Melania Trump says impeachment witness ‘should be ashamed’ for mentioning son
First lady Melania Trump in a rare tweet criticized a legal expert for mentioning her son, Barron, during testimony as part of House Democrats’ impeachment inquiry, tweeting that “a minor child deserves privacy and should be kept out of politics.”
“Pamela Karlan, you should be ashamed of your very angry and obviously biased public pandering, and using a child to do it,” she tweeted Wednesday evening.{mosads}
Karlan, a Stanford Law School professor and expert witness called by House Judiciary Committee Democrats, earlier Wednesday mentioned Barron’s name while criticizing President Trump’s conduct. Barron is the president’s youngest son and his only child with Melania Trump.
“Kings could do no wrong because the king’s word was law, but contrary to what President Trump says, Article II does not give him the power to do anything he wants,” Karlan said.

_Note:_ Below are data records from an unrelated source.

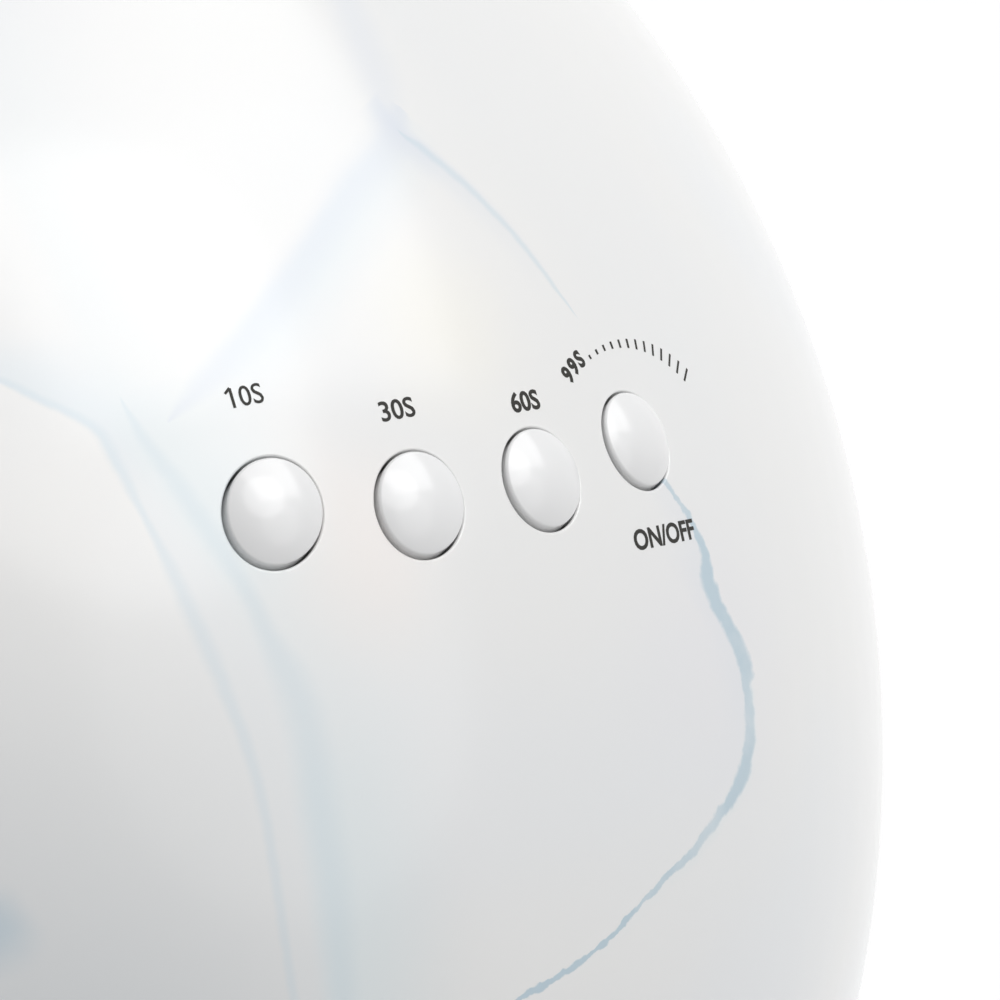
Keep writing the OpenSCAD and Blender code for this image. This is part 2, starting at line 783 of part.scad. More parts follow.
module base_frame() {
    color("whitesmoke") placed() difference() {
        union() {
            difference() {
                intersection() {
                    dome(wall + gap);
                    above(deck_z, seat_z);
                }
                bowl_plate(0, 0, big);
                arch(return_t + gap, mouth_y + gap);
            }
            posts([[-post_x, post_y], [post_x, post_y]], seat_z - 1, post_r, post_h + 1);
        }
        for (turn = screw_turns) {
            post(ring_pt(turn, lug_z), 0, screw_r + shank_gap, big / 4);
            post(ring_pt(turn, lug_z), 0, frame_head.x + gap, deck_z + frame_sink);
        }
        for (turn = magnet_turns)
            post(ring_pt(turn, lug_z), 0, magnet_r + magnet_gap, deck_z + magnet_t + magnet_skin);
        posts([[-post_x, post_y], [post_x, post_y]], seat_z - 2, board_screw_r + screw_gap, big / 4);
    }
}

module frame_screws() {
    color("silver") placed()
        for (turn = screw_turns)
            screw(ring_pt(turn, lug_z), deck_z + frame_sink, screw_r, frame_head.x, frame_head.y,
                frame_t + lug_t + frame_bite);
}

module frame_magnets() {
    color("silver") placed()
        for (turn = magnet_turns) post(ring_pt(turn, lug_z), deck_z + magnet_skin, magnet_r, magnet_t);
}

module tray_magnets() {
    color("silver") placed()
        for (turn = magnet_turns)
            post(ring_pt(turn, lug_z), deck_z - magnet_skin - magnet_t, magnet_r, magnet_t);
}

function foot_xy(turn) = [foot_in * half_w * cos(turn), foot_in * half_d * sin(turn)];

module tray_feet() {
    color("dimgray") placed()
        for (turn = foot_turns) post(foot_xy(turn), 0, foot_r, foot_h + foot_sink);
}

// The tray's outline: the dome's own, with a gentle arc between the legs
module front_arc(inset, z, h) {
    translate([0, front_y + front_r, z]) cylinder(r = front_r - inset, h = h, $fn = smooth * 2);
}

module base_tray() {
    color("white") placed() difference() {
        union() {
            intersection() {
                dome(0);
                above(tray_z, deck_z);
                front_arc(0, 0, big);
            }
            intersection() {
                difference() {
                    bowl_plate(0.6, deck_z - 1, ridge_h + 1);
                    bowl_plate(2.4, 0, big);
                }
                translate([-big / 2, mouth_y + 3, 0]) cube(big);
            }
        }
        for (turn = magnet_turns)
            post(ring_pt(turn, lug_z), deck_z - magnet_skin - magnet_t, magnet_r + magnet_gap, big);
        for (turn = foot_turns) post(foot_xy(turn), 0, foot_r + 0.2, tray_z + foot_sink);
        // Finger grips under both edges
        for (s = [-1, 1]) translate([s * half_w, 0, tray_z - 1]) plate([6, 13], 4, 1 + tray_t * 0.55);
    }
}

module mirror_sheet() {
    color("lightsteelblue") placed() intersection() {
        bowl_plate(2.8, deck_z, mirror_t);
        front_arc(4, 0, big);
    }
}

// Power

module power_board() {
    color("darkgreen") placed() difference() {
        intersection() {
            dome(wall + 2);
            above(power_low, power_top);
            translate([-power_w / 2, 0, 0]) cube([power_w, big, big]);
        }
        ellipsoid(bowl_c, bowl_q(bowl_t + 2));
        posts([[-post_x, post_y], [post_x, post_y]], 0, board_screw_r + shank_gap, big);
    }
}

module power_screws() {
    color("silver") placed() for (s = [-1, 1]) {
        post([s * post_x, post_y], power_top, board_head.x, board_head.y);
        post([s * post_x, post_y], seat_z - post_bite, board_screw_r, power_top - seat_z + 1.5 * post_bite);
    }
}

module along_y(y, z) {
    translate([0, y, z]) rotate([-90, 0, 0]) children();
}

module power_jack() {
    bore_end = jack_nose_end - 11;
    color("black") placed() {
        difference() {
            union() {
                translate([-jack_w / 2, jack_face - jack_l, power_top]) cube([jack_w, jack_l, jack_h]);
                along_y(jack_face - 1, jack_z)
                    cylinder(r = jack_nose_r, h = jack_nose_end - jack_face + 1, $fn = 64);
            }
            along_y(bore_end, jack_z) cylinder(r = jack_bore_r, h = 20, $fn = 48);
        }
        along_y(bore_end - 1, jack_z) cylinder(r = jack_pin_r, h = 11, $fn = 32);
    }
}

function cap_y(x, r) = bowl_back(x, power_top, bowl_t + 2) + r + 0.5;

module capacitors() {
    small_r = 0.8 * capacitor_r;
    x = -3 * capacitor_r;
    small_x = x - capacitor_r - small_r - 0.5;
    color("navy") placed() {
        post([x, cap_y(x, capacitor_r)], power_top, capacitor_r, capacitor_h);
        post([small_x, cap_y(small_x, small_r)], power_top, small_r, 0.75 * capacitor_h);
    }
}

module choke() {
    place = 13;
    ring_r = 4;
    wound_r = 2;
    color("darkorange") placed() translate([place, cap_y(place, ring_r + wound_r), power_top + wound_r])
        rotate_extrude($fn = 64) translate([ring_r, 0]) circle(r = wound_r, $fn = 32);
}

base_tray();
mirror_sheet();
tray_magnets();
tray_feet();
top_shell();
base_frame();
frame_magnets();
frame_screws();
reflector_liner();
led_board(0);  // ceiling_led_board
led_board(1);  // left_led_board
led_board(2);  // right_led_board
led_board(3);  // back_led_board
leds(0);  // ceiling_leds
leds(1);  // left_leds
leds(2);  // right_leds
leds(3);  // back_leds
led_board_screws();
hand_sensor();
control_board();
control_screws();
controller_chip();
switch_housings();
display_module();
display_mask();
board_connectors();
left_cable();
right_cable();
back_cable();
control_cable();
power_cable();
power_board();
power_screws();
power_jack();
capacitors();
choke();
button(0);  // button_10s
button(1);  // button_30s
button(2);  // button_60s
button(3);  // button_99s
plunger(0);  // plunger_10s
plunger(1);  // plunger_30s
plunger(2);  // plunger_60s
plunger(3);  // plunger_99s
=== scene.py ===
import math

import bpy
import numpy as np
from mathutils import Matrix, Vector
from mathutils.geometry import delaunay_2d_cdt


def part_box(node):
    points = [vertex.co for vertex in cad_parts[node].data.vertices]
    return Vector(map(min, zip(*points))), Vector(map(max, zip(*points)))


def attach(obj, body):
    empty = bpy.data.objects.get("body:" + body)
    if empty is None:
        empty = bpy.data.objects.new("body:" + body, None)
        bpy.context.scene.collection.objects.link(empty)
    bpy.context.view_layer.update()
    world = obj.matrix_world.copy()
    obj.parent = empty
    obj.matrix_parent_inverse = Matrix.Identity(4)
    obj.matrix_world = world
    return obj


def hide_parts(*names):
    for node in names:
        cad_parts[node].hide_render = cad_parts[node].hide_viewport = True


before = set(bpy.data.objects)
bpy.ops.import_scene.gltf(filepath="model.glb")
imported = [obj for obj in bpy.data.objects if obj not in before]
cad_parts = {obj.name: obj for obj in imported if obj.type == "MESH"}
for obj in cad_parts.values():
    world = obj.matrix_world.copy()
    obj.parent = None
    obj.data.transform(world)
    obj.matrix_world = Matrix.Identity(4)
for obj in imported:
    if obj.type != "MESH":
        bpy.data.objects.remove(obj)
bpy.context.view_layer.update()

# Camera. It stands where the picture was taken, close above the lamp's front left, with a long
# lens, and is rolled so that the row of buttons climbs to the right.
look = Vector((0.63390706, 0.31643614, -0.70571241))
upright = Vector((0.1580463, 0.84021436, 0.51871109))
camera = bpy.data.objects.new("camera", bpy.data.cameras.new("camera"))
camera.matrix_world = Matrix((look.cross(upright), upright, -look)).transposed().to_4x4()
camera.location = (-0.1308, -0.120705, 0.23578)
camera.data.sensor_width = 36
camera.data.lens = 99.36
camera.data.clip_start = 0.01
bpy.context.scene.collection.objects.link(camera)
bpy.context.scene.camera = camera
bpy.context.scene.view_settings.view_transform = "Standard"


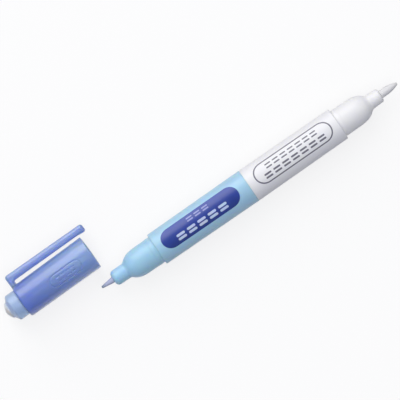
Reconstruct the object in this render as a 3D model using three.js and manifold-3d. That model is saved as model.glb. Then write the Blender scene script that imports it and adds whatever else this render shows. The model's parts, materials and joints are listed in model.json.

“The Constitution says there can be no titles of nobility, so while the president can name his son Barron, he cannot make him a baron,” she continued.
Her remarks prompted a round of rebukes from figures close to the White House.
“Only in the minds of crazed liberals is it funny to drag a 13-year-old child into the impeachment nonsense,” Trump campaign national press secretary Kayleigh McEnany said in a statement.
“Pamela Karlan thought she was being clever and going for laughs, but she instead reinforced for all Americans that Democrats have no boundaries when it comes to their hatred of everything related to President Trump,” McEnany continued.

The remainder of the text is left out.